The Conference of African Energy Ministers for the creation of the AFREC was organized by the OAU and hosted by Algeria in 23 -24 April 2001. AFREC was then created by Decision AHG/Dec.167 (XXXVII) of the 37th Summit of the OAU African Heads of States and Governments which was held in Lusaka, Zambia, on 11 July 2001. It was launched by the African Union Ministers in charge of Energy in the meeting held on 15 – 17 February 2008 in Algiers, Algeria through the Algiers Declaration AU/EXP/EN/Decl (III).

== List of Executive Directors ==

| Name | Nationality | Year from | Year to |
|---|---|---|---|
| Rashid Ali Abdallah | Sudan | 2018 | Current |
| Atef Marzouk | Egypt | 2016 | 2018 |
| Hussein Elhag | Sudan | 2004 | 2016 |
| Libere Buzingo | Burundi | 2003 | 2004 |

==Pillars of AFREC==
The pillars of the African Energy Commission include:

- The African Energy Information System
- The Biomass Programme
- The Energy Transition Programme
- The Energy Efficiency Programme
- The Oil and Gas Programme
- The Capacity Building Programme

== African Energy Information System ==
AFREC successfully created the first-ever Africa Energy Information System (AEIS) and database in 2012, through which the African Energy Statistics Database has been published annually. In 2017, AFREC started creation of energy efficiency indicators for residential sector and will extend to energy efficiency indicators for industrial and transport sectors.

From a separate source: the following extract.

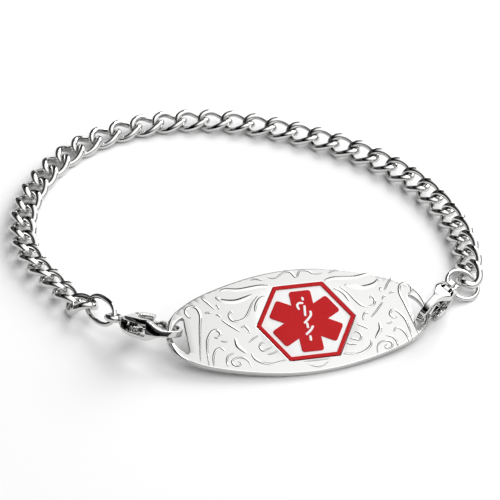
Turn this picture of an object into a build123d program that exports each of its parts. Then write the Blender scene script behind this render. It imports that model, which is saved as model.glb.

Since 2012 AFREC has provided continuous capacity building to National Focal Points and hundreds of energy experts and statisticians so as to improve their competencies through annually organized regional training workshops (West African region and North francophone countries, East African region and North Anglophone countries, Central Africa Region, and Southern African Region). These trainings have been conducted in partnership with other energy international organisations such as the International Energy Agency (IEA) and experts from Regional Economic Communities (RECs), Regional Power Pools (RPPs), and Regional Center of Energy and Energy Efficiency.